Why are we getting things so wrong? The country cannot agree on basic facts and it seems we have lost the ability to communicate with each other. We have even bigger problems though. Namely the extinction of the whole species due to climate change. More worrying than this, is the number of animal species going extinct every day. Some estimates say 200 species are going extinct every single day.

Before humans, animals existed without destroying the entire world. It may be tempting, in this way, to view humans as exceptional. However, most of us don’t have much control of the world we are destroying. As a result, many of us are making myths to explain our present conditions.

In an age like this we should turn to linguist Noam Chomsky for wisdom. Mr. Chomsky sees the fake news era going back to the very companies that are condemning it now: “Huge amounts of capital are expended every year to try to undermine markets… by creating uninformed consumers making irrational choices; and driving them to consumerism – which atomises [society] – rather than serious things. That’s what ought to be taught in economics courses: massive efforts by the business community to undermine markets.”

Even a “neutral” free market ideologue has to ask how well an economy is working when we are consuming everything based on a lie. Now politics itself has been reduced to a brand. As a result, people are governed by their emotions, rather than their reason.

In spite of our spectacular failures, Chomsky resists human exceptionalism. Take the case of Nim Chimpsky, a poor chimpanzee named after Chomsky who was cruelly raised as if he was a human as an experiment. The rest of the chimp’s humanity was how well the chimp could mimic human language.

Chomsky is not impressed by this: “It’s all totally meaningless, so I don’t participate in the debate. Humans can be taught to do a fair imitation of the complex bee communication system.
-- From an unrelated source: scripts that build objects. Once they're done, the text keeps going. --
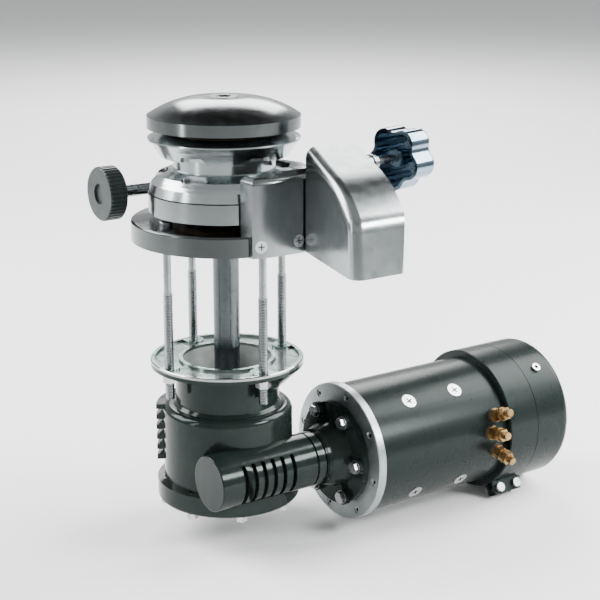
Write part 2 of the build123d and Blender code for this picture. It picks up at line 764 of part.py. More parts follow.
# bronze wheel with a shallow throat
with BuildPart() as worm_wheel:
    with BuildSketch(Plane.XY.offset(-229)):
        Circle(wheel_tip_r)
        with PolarLocations(wheel_tip_r, wheel_teeth):
            Rectangle(6, 2.6, mode=Mode.SUBTRACT)
        Circle(shaft_r, mode=Mode.SUBTRACT)
        with Locations((12.25, 0)):
            Rectangle(6.5, 8, mode=Mode.SUBTRACT)
    extrude(amount=wheel_w)
    for z in (-229, -209 - 4):
        with BuildSketch(Plane.XY.offset(z)):
            Circle(37)
            Circle(20, mode=Mode.SUBTRACT)
        extrude(amount=4, mode=Mode.SUBTRACT)
worm_wheel.part.label = "worm_wheel"
export_step(worm_wheel.part, "parts/worm_wheel.step")

with BuildPart() as bottom_cover:
    with BuildSketch(Plane.XZ):
        with BuildLine():
            Polyline((0, -260), (65.6, -260))
            ThreePointArc((65.6, -260), (68.64, -258.74), (cover_r, -255.7))
            Polyline(
                (cover_r, -255.7), (cover_r, gear_bot), (30, gear_bot), (30, -245), (23.5, -245),
                (23.5, -257.5), (0, -257.5), (0, -260)
            )
        make_face()
    revolve(axis=Axis.Z)
    with BuildSketch(Plane.XY.offset(gear_bot)):
        with PolarLocations(cover_bolt_r, 8, start_angle=24):
            Circle(3)
    extrude(amount=-cover_t, mode=Mode.SUBTRACT)
bottom_cover.part.label = "bottom_cover"
export_step(bottom_cover.part, "parts/bottom_cover.step")

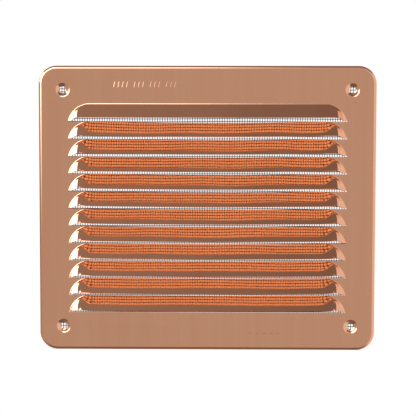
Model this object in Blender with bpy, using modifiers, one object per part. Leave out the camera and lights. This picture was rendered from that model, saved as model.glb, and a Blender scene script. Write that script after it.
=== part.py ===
"""Surface-mounted louvred ventilation grille: one pressed copper sheet and an insect mesh behind it.

Frame: +Z is up, the front faces -Y, the wall is the plane y = 0 and x = 0 is the middle of the part.
The origin lies on the rear face of the lower hem, where the grille rests on the wall.
"""

import math

import bmesh
import bpy
from mathutils import Vector

MM = 0.001

# ---- driving dimensions, metres
PLATE_W = 195.0 * MM
PLATE_H = 165.0 * MM
CORNER_R = 10.5 * MM
SHEET_T = 0.5 * MM
DEPTH = 4.0 * MM          # wall plane to the front face of the flat
EDGE_R = 2.0 * MM         # outside radius of the rolled edge and of the hem's return
HEM_IN = 6.5 * MM         # hem's inner edge, measured from the outline
HEM_MID = 3.9 * MM        # where the origin lies across the hem
HEM_CLEAR = 2.5 * MM      # straight hem stops this far before a corner starts

LOUVRES = 12
PITCH = 10.05 * MM
SLIT_L = 160.0 * MM
TOP_MARGIN = 22.2 * MM    # plate's top edge to the first bend line
KERF = 0.4 * MM           # height of a slit at its two tips
ARC_R = 12.5 * MM         # round end of a hood on the plate
ARC_LOW = ARC_R - (PITCH - KERF)     # the arc's centre lies this far below the slit's tip
ARC_L = math.sqrt(ARC_R ** 2 - ARC_LOW ** 2)
BLADE_OUT = 6.8 * MM      # free edge of a hood in front of the flat
BLADE_DOWN = 8.0 * MM     # free edge of a hood below its top edge
FIRST_DOWN = 7.65 * MM    # the same on the top hood, which bends from the plate
DOME_L = 6.6 * MM         # length of the domed end along the free edge
CROWN = 0.12              # share of the domed end over which it rounds into the blade

SCREW_X = 83.5 * MM
SCREW_Z = 68.5 * MM
SCREW_R = 1.95 * MM
DIMPLE_R = 3.9 * MM
DIMPLE_D = 1.2 * MM

MESH_T = 0.5 * MM
MESH_Y = -1.25 * MM       # middle plane of the insect mesh
MESH_IN = 3.0 * MM        # mesh edge, measured from the outline
FIELD_RIM = 2.0 * MM      # flat band triangulated on its own round the louvre field

# ---- sampling
ROWS = (1.0, 0.82, 0.64, 0.46, 0.30, 0.16, 0.05)
BETAS = (27.0, 55.0, 76.0)
CORNER_SEGMENTS = 6
CIRCLE_SEGMENTS = 16

Z_BOTTOM = -HEM_MID
Z_TOP = Z_BOTTOM + PLATE_H
Z_MID = 0.5 * (Z_BOTTOM + Z_TOP)
FLAT_Y = -DEPTH


def clear_scene():
    for obj in list(bpy.data.objects):
        bpy.data.objects.remove(obj, do_unlink=True)


def new_collection(name):
    made = bpy.data.collections.new(name)
    bpy.context.scene.collection.children.link(made)
    return made


def principled(name, colour, roughness, metallic):
    made = bpy.data.materials.new(name)
    made.use_nodes = True
    shader = made.node_tree.nodes["Principled BSDF"]
    shader.inputs["Base Color"].default_value = (*colour, 1.0)
    shader.inputs["Roughness"].default_value = roughness
    shader.inputs["Metallic"].default_value = metallic
    return made


class Sheet:
    """Collects the outer face of the sheet; points that coincide are stored once."""

    def __init__(self):
        self.points = []
        self.index = {}
        self.faces = []

    def add(self, x, y, z):
        key = (round(x, 7), round(y, 7), round(z, 7))
        if key not in self.index:
            self.index[key] = len(self.points)
            self.points.append((x, y, z))
        return self.index[key]

    def face(self, *corners):
        kept = []
        for corner in corners:
            if corner not in kept:
                kept.append(corner)
        if len(kept) > 2:
            self.faces.append(kept)


def outline(inset):
    """Round-cornered outline moved in by `inset`: (x, z, on_straight_after) counter-clockwise."""
    half_w = 0.5 * PLATE_W - CORNER_R
    half_h = 0.5 * PLATE_H - CORNER_R
    radius = CORNER_R - inset
    corners = ((half_w, -half_h, -90.0), (half_w, half_h, 0.0),
               (-half_w, half_h, 90.0), (-half_w, -half_h, 180.0))
    made = []
    for number, (cx, cz, start) in enumerate(corners):
        for step in range(CORNER_SEGMENTS + 1):
            angle = math.radians(start + 90.0 * step / CORNER_SEGMENTS)
            made.append((cx + radius * math.cos(angle), Z_MID + cz + radius * math.sin(angle)))
        # the two points where the straight hem starts and stops on the side after this corner
        nx, nz, _ = corners[(number + 1) % 4]
        length = math.hypot(nx - cx, nz - cz)
        along = ((nx - cx) / length, (nz - cz) / length)
        out = (math.cos(math.radians(start + 90.0)), math.sin(math.radians(start + 90.0)))
        for run in (HEM_CLEAR, length - HEM_CLEAR):
            made.append((cx + along[0] * run + out[0] * radius,
                         Z_MID + cz + along[1] * run + out[1] * radius))
    return made


def edge_roll(sheet):
    """Rolled edge all round, then the hem along each straight side."""
    rings = []
    for angle in (90.0, 45.0, 0.0):
        turn = math.radians(angle)
        inset = EDGE_R * (1.0 - math.cos(turn))
        depth = FLAT_Y + EDGE_R * (1.0 - math.sin(turn))
        rings.append([sheet.add(x, depth, z) for x, z in outline(inset)])
    count = len(rings[0])
    for inner, outer in zip(rings, rings[1:]):
        for n in range(count):
            m = (n + 1) % count
            sheet.face(inner[n], inner[m], outer[m], outer[n])

    per_side = CORNER_SEGMENTS + 3
    skirt = [sheet.add(x, -0.8 * MM, z) for x, z in outline(0.0)]
    hem_rings = [rings[-1]]
    for inset, depth in ((EDGE_R * (1.0 - math.sqrt(0.5)), -EDGE_R * (1.0 - math.sqrt(0.5))),
                         (EDGE_R, 0.0), (HEM_IN, 0.0)):
        hem_rings.append([sheet.add(x, depth, z) for x, z in outline(inset)])
    for side in range(4):
        base = side * per_side
        for n in range(base, base + CORNER_SEGMENTS):
            sheet.face(rings[-1][n], rings[-1][n + 1], skirt[n + 1], skirt[n])
        start = base + CORNER_SEGMENTS + 1
        for inner, outer in zip(hem_rings, hem_rings[1:]):
            sheet.face(inner[start], inner[start + 1], outer[start + 1], outer[start])
    return rings[0]


def blade_turn(beta, down):
    """Share of the drop from the plate to the free edge that is done at `beta` of the domed end."""
    full = math.atan2(BLADE_OUT, down)
    now = math.asin(math.sin(beta) * math.sin(full))
    return (1.0 - math.cos(now)) / (1.0 - math.cos(full))


def crown(t):
    """Height profile of a domed end: a straight flank that rounds over into the blade."""
    left = 1.0 - t
    return 1.0 - (math.hypot(left, CROWN) - CROWN) / (math.hypot(1.0, CROWN) - CROWN)


def hood_row(share, down):
    """One row of a domed end, from the plate to the blade: (along, out, down) from the slit's tip."""
    reach = PITCH - KERF
    foot_u = ARC_L - math.sqrt(ARC_R ** 2 - (reach * (1.0 - share) + ARC_LOW) ** 2)
    foot_w = reach * share
    blade_u = DOME_L + (ARC_L - DOME_L) * (1.0 - share) ** 6
    steep = min(1.0, share / 0.4)
    steep = steep * steep * (3.0 - 2.0 * steep)
    made = [(foot_u, 0.0, foot_w)]
    for degrees in BETAS:
        beta = math.radians(degrees)
        along = degrees / 90.0
        out = steep * crown(along) + (1.0 - steep) * along
        made.append((foot_u + (blade_u - foot_u) * along,
                     share * BLADE_OUT * out,
                     foot_w + (share * down - foot_w) * blade_turn(beta, down)))
    made.append((blade_u, share * BLADE_OUT, share * down))
    return made


def hood(sheet, z_top, down):
    """One louvre hood; gives the plate's points along its left and right foot, slit tip first."""
    feet = []
    blade_ends = []
    for side in (-1.0, 1.0):
        rows = []
        for share in ROWS:
            rows.append([sheet.add(side * (0.5 * SLIT_L - u), FLAT_Y - f, z_top - w)
                         for u, f, w in hood_row(share, down)])
        top = sheet.add(side * (0.5 * SLIT_L - ARC_L), FLAT_Y, z_top)
        for lower, upper in zip(rows, rows[1:]):
            for n in range(len(lower) - 1):
                sheet.face(lower[n], lower[n + 1], upper[n + 1], upper[n])
        for n in range(len(rows[-1]) - 1):
            sheet.face(rows[-1][n], rows[-1][n + 1], top)
        feet.append([row[0] for row in rows] + [top])
        blade_ends.append([row[-1] for row in rows] + [top])
    left, right = blade_ends
    for n in range(len(left) - 1):
        sheet.face(left[n], right[n], right[n + 1], left[n + 1])
    return feet


def screw_dimple(sheet, x, z):
    """Dimple round one screw hole; gives its mouth on the flat."""
    rings = []
    for radius, depth in ((DIMPLE_R, 0.0), (SCREW_R, DIMPLE_D)):
        ring = []
        for n in range(CIRCLE_SEGMENTS):
            angle = 2.0 * math.pi * (n + 0.5) / CIRCLE_SEGMENTS
            ring.append(sheet.add(x + radius * math.cos(angle), FLAT_Y + depth,
                                  z + radius * math.sin(angle)))
        rings.append(ring)
    for n in range(CIRCLE_SEGMENTS):
        m = (n + 1) % CIRCLE_SEGMENTS
        sheet.face(rings[0][n], rings[0][m], rings[1][m], rings[1][n])
    return rings[0]


def fill_flat(work, points, loops):
    """Fills the flat between an outer loop and the loops inside it; gives the new faces."""
    rim = []
    for loop in loops:
        for n, first in enumerate(loop):
            pair = (points[first], points[loop[(n + 1) % len(loop)]])
            rim.append(work.edges.get(pair) or work.edges.new(pair))
    made = bmesh.ops.triangle_fill(work, use_beauty=True, use_dissolve=False, edges=rim)
    return [item for item in made["geom"] if isinstance(item, bmesh.types.BMFace)]


def louvred_plate(collection):
    sheet = Sheet()
    outer = edge_roll(sheet)
    left_side = []
    right_side = []
    tips = []
    for number in range(LOUVRES):
        z_top = Z_TOP - TOP_MARGIN - number * PITCH
        left, right = hood(sheet, z_top, BLADE_DOWN if number else FIRST_DOWN)
        # each side reads downwards: bend line end, round foot, slit tip, foot of the tip
        tip = z_top - PITCH
        tips += [z_top - 0.5 * PITCH, tip]
        left_side += [*reversed(left), sheet.add(-0.5 * SLIT_L, FLAT_Y, tip)]
        right_side += [*reversed(right), sheet.add(0.5 * SLIT_L, FLAT_Y, tip)]
    hole = left_side + right_side[::-1]
    rim_x = 0.5 * SLIT_L + FIELD_RIM
    levels = [Z_TOP - TOP_MARGIN + FIELD_RIM, *tips, tips[-1] - FIELD_RIM]
    band = [sheet.add(-rim_x, FLAT_Y, z) for z in levels]
    band += [sheet.add(rim_x, FLAT_Y, z) for z in reversed(levels)]
    dimples = []
    for sx in (-1.0, 1.0):
        for sz in (-1.0, 1.0):
            dimples.append(screw_dimple(sheet, sx * SCREW_X, Z_MID + sz * SCREW_Z))

    mesh = bpy.data.meshes.new("louvred_plate")
    work = bmesh.new()
    points = [work.verts.new(p) for p in sheet.points]
    for corners in sheet.faces:
        work.faces.new([points[n] for n in corners])
    flats = fill_flat(work, points, [band, hole])
    flats += fill_flat(work, points, [outer, band, *dimples])
    loose = [v for v in work.verts if not v.link_faces]
    bmesh.ops.delete(work, geom=loose, context="VERTS")
    bmesh.ops.recalc_face_normals(work, faces=list(work.faces))
    if sum(face.normal.y * face.calc_area() for face in flats) > 0.0:
        bmesh.ops.reverse_faces(work, faces=list(work.faces))
    work.to_mesh(mesh)
    work.free()

    obj = bpy.data.objects.new("louvred_plate", mesh)
    collection.objects.link(obj)
    for polygon in mesh.polygons:
        polygon.use_smooth = True
    solid = obj.modifiers.new("sheet_thickness", "SOLIDIFY")
    solid.thickness = SHEET_T
    solid.offset = -1.0
    solid.use_even_offset = True
    solid.use_quality_normals = True
    mesh.materials.append(principled("polished_copper", (0.88, 0.467, 0.279), 0.12, 1.0))
    return obj


def insect_mesh(collection):
    mesh = bpy.data.meshes.new("insect_mesh")
    work = bmesh.new()
    ring = [work.verts.new((x, MESH_Y - 0.5 * MESH_T, z)) for x, z in outline(MESH_IN)]
    front = work.faces.new(ring)
    grown = bmesh.ops.extrude_face_region(work, geom=[front])
    moved = [item for item in grown["geom"] if isinstance(item, bmesh.types.BMVert)]
    bmesh.ops.translate(work, vec=Vector((0.0, MESH_T, 0.0)), verts=moved)
    bmesh.ops.recalc_face_normals(work, faces=list(work.faces))
    work.to_mesh(mesh)
    work.free()
    obj = bpy.data.objects.new("insect_mesh", mesh)
    collection.objects.link(obj)
    mesh.materials.append(principled("aluminium_wire", (0.35, 0.36, 0.37), 0.35, 1.0))
    return obj


clear_scene()
parts = new_collection("louvred_vent_grille")
louvred_plate(parts)
insect_mesh(parts)
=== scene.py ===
"""Looks of the louvred copper ventilation grille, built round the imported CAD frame.

Frame: metres, +Z up, the louvres face -Y, the wall is the plane y = 0 and x = 0 is the part's middle.
The plate is one pressed sheet, the insect screen behind it is woven from single wires.
"""

import math

import bmesh
import bpy
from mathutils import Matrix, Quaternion, Vector, noise


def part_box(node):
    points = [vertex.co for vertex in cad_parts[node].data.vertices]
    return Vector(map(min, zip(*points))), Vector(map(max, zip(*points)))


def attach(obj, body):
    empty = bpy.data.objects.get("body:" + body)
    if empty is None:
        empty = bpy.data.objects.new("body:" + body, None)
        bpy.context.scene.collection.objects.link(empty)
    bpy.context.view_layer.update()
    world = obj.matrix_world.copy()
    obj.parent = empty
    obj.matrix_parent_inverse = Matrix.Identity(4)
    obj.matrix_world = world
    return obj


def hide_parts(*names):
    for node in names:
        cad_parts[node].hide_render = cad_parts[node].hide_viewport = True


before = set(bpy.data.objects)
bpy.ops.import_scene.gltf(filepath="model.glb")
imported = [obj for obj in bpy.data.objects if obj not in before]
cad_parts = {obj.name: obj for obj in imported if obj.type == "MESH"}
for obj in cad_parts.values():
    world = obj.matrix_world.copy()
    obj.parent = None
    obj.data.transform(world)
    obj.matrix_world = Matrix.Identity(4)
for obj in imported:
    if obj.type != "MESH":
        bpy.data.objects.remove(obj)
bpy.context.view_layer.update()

MM = 0.001
PLATE_LO, PLATE_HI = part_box("louvred_plate")
SCREEN_LO, SCREEN_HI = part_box("insect_mesh")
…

That is not of the slightest interest to bee scientists, who are rational, and understand something about science: they are interested in the nature of bees, and it is of no interest if some other organism can be trained to partially mimic some superficial aspects of the waggle dance. And one could of course not get a grant to teach grad students to behave like imperfect bees.”

Are we now in a new age of human communication, one that can’t be measured against other times in human history, much less against the communication of animals? Are we now speaking the language of extinction? Are we just mimicking human communication?

The nature of our mimicking would be recalling cues in the language in order to get a certain part of the population to emotionally react, rather than using the language honestly to convey its true meaning. Language’s utility then would be not in its relation to objective truth but rather its ability to market a subjective truth. The point in which somebody would act on the language they heard would only be in relation to how much it stirred them up.

In this way, we are getting further away from animal communication. We are overwhelmed with stimulation and symbols for greater meanings we aren’t reflecting on. A material good is no longer only itself, just as a material fact is no longer itself. It rather is mediated through an ever-expanding alienation from the natural world, in which hundreds of species die a day, only to be replaced by an arbitrary good tied to abstract meaning.

As we lose control of our lives we don’t recognize ourselves or our neighbors. The decisions we make become foreign to us and we desperately need others to be like the self we cannot grasp. We cannot communicate with ourselves or others and even our bonds become mysterious and tenuous. Noam Chomsky lets us know we are killing ourselves but that language is too plain, too painful for the circus at the end of the world.